An Introduction to DynamoDB Global Secondary Indexes (GSIs)

Chris Biscardi
InstructorChris Biscardi
Share this video with your friends

Social Share Links

Send Tweet

Global Secondary Indexes, or GSIs, are a great way to enable a variety of access patterns that a regular key/value document store might not be able to handle. GSIs allow us to create sparse indexes and choose what data is projected into our indexes. Using GSIs effectively is critical to building up single table designs.

Chris Biscardi: [0:00] Here we have a DynamoDB table, the partition key of PK, and a sort key of SK. There are three items in our table that are 18 bytes. If we look at indexes, we can see that we don't have any. We'll get back to that shortly. Our primary keys are our user IDs and our secondary keys are todo IDs. Our data is strings and our text values are todos.

[0:23] Using this schema, we can search for all of user one's todos and get them back. We can even search for a specific todo if we look for user one's todo number two. What we can't do is search for just todo number two without the user ID. To do this, we have to add a GSI or a Global Secondary Index.

[0:44] If we click on indexes, we're told that GSIs allow us to query efficiently over any field which is an attribute in our DynamoDB table. GSIs can treat any table attribute as a key, even attributes not present in all items. We'll cover what this means later.

[1:00] If you know what parse indexes are, GSIs on table attributes that aren't in every item, give us parse indexes. We can create an index and say that the partition key is going to be SK. It gives us an automatic index name of SK-index and we get to choose which attributes are going to be projected into this index.

[1:18] A secondary index is basically a copy of our data stored in a different way, that allows us to access it in a different way. In this case, we're going to project all of the attributes, but if we had some attribute in our todos that was really heavy or really big, we could only project the keys or specify exactly which attributes we want to get returned by that index.

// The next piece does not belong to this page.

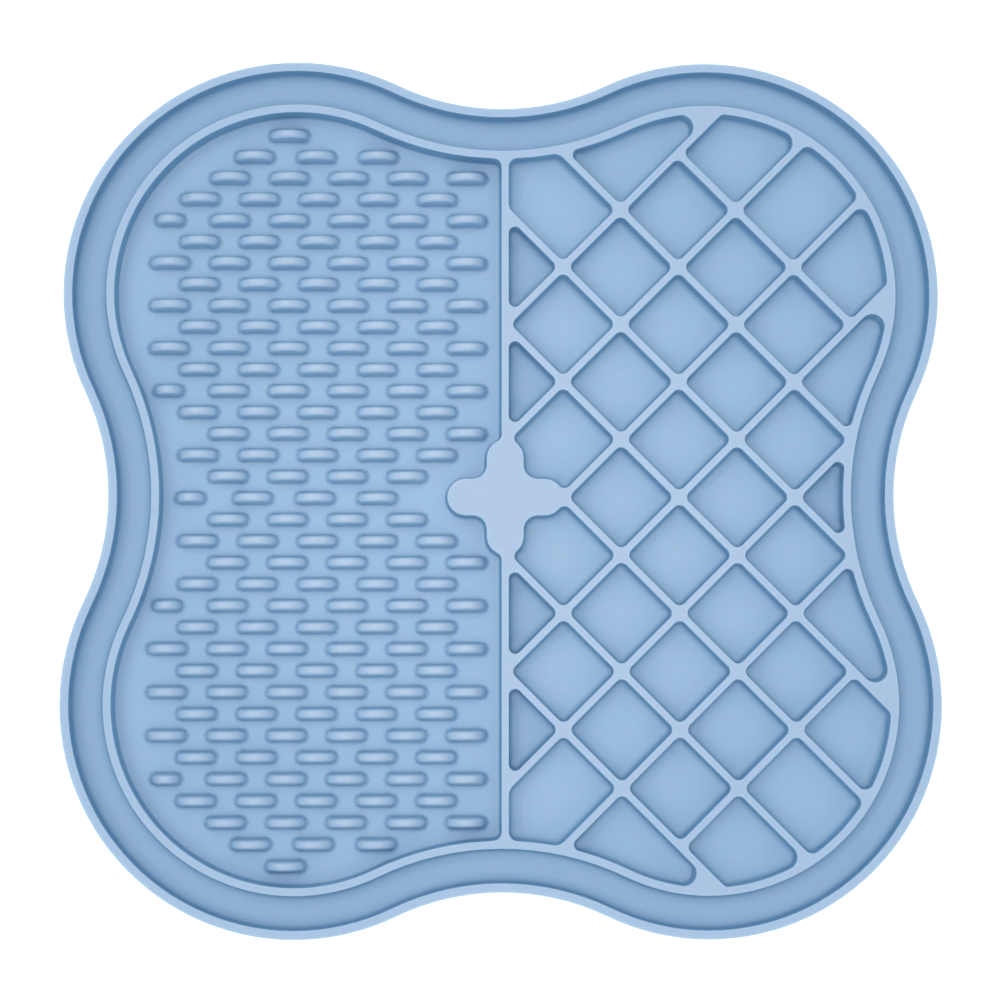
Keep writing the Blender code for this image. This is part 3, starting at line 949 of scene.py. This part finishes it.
def plain_floor():
    """A square floor just under the mat, its corners at plus and minus half its size."""
    half = FLOOR_SIZE / 2
    level = UNDERSIDE - FLOOR_GAP
    corners = [(-half, -half, level), (half, -half, level), (half, half, level), (-half, half, level)]
    mesh = bpy.data.meshes.new("floor")
    mesh.from_pydata(corners, [], [(0, 1, 2, 3)])
    thing = bpy.data.objects.new("floor", mesh)
    bpy.context.scene.collection.objects.link(thing)
    tree = Tree("white_table")
    from_below = tree.node("ShaderNodeNewGeometry", output="Backfacing")
    surface = {
        "Base Color": (0.85, 0.85, 0.85, 1),
        "Alpha": 1 - from_below,
        "Roughness": 0.8,
        "Emission Color": (1, 1, 1, 1),
        "Emission Strength": 0.4,
    }
    shader = tree.node("ShaderNodeBsdfPrincipled", {}, surface, "BSDF")
    tree.node("ShaderNodeOutputMaterial", {}, {"Surface": shader})
    mesh.materials.append(tree.material)
    return thing


floor = plain_floor()
print("floor:", tuple(round(side, 2) for side in floor.dimensions))

# %% Light
scene = bpy.context.scene
scene.view_settings.view_transform = "Standard"

world = bpy.data.worlds.new("white_surround")
world.use_nodes = True
background = world.node_tree.nodes["Background"]
background.inputs["Color"].default_value = (1.0, 1.0, 1.0, 1)
background.inputs["Strength"].default_value = 0.84
scene.world = world

softbox_light = bpy.data.lights.new("softbox", "SUN")
softbox_light.angle = radians(50)
softbox_light.energy = 0.7
softbox = bpy.data.objects.new("softbox", softbox_light)
softbox.rotation_euler = (radians(-2), radians(-15), 0)
scene.collection.objects.link(softbox)
print(f"softbox {softbox_light.energy:.1f} W per square metre")

# %% [markdown]
# The camera looks almost straight down, from a little to the left and to the front of the middle, so
# that the inner faces of the far walls show slightly more than those of the near ones.

# %% Camera
CAMERA_PLACE = Vector((-0.012, -0.050, 0.7075))
CAMERA_TARGET = Vector((-0.0004, -0.0007, WALL_TOP))
VIEW_WIDTH = 227.3 * MM


def make_camera():
    """A camera whose view is VIEW_WIDTH wide at its target: lens / sensor = distance / width."""
    data = bpy.data.cameras.new("camera")
    line = CAMERA_TARGET - CAMERA_PLACE
    data.lens = data.sensor_width * line.length / VIEW_WIDTH
    data.clip_start, data.clip_end = 0.01, 50
    thing = bpy.data.objects.new("camera", data)
    ahead = line.normalized()
    right = ahead.cross(Vector((0, 1, 0))).normalized()
    above = right.cross(ahead)
    turn = Matrix((right, above, -ahead)).transposed().to_4x4()
    thing.matrix_world = Matrix.Translation(CAMERA_PLACE) @ turn
    scene.collection.objects.link(thing)
    return thing


scene.camera = make_camera()
print(f"lens {scene.camera.data.lens:.1f} mm")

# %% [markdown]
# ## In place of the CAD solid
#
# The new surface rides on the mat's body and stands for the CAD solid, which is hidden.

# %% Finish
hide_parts("mat")
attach(silicone_mat, "root")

[1:38] In this case, because this table is set up in a provision capacity manner, we have to specify the read capacity units and the write capacity units. We get an estimated cost as well. In this case, it's going to cost us three dollars a month.

[1:54] Reading indexes can take a while. You can create up to 20 global secondary indexes per table, but you'll probably never need more than 5 if you take the single table design approach.

[2:04] The time it takes to create a GSI on a preexisting table is dependent on a variety of factors including the size of the table, the number of attributes projected into the index and write activity on that current table. Now the index is created. Let's go back into our items.

[2:18] If we go to query and we choose our index, you can see that we only have one value to put in. If we put in todo number four and we start our search, we get back to user number two todo number four, I have to do something.

[2:32] This method of creating GSIs to enable alternate access patterns is quite powerful. It allows us to specify a partition key and a sort key that can be made out of any of our attributes. It also lets us take specific attributes and move them into that index depending on what we actually want back from that index query.

[2:49] Finally, if an attribute doesn't exist, then it won't get indexed. If you had a global secondary index that specified data as our partition key and we created another item that didn't have data, it wouldn't get indexed which allows us to create smaller indexes that we can query faster and also store multiple types of items in the same table.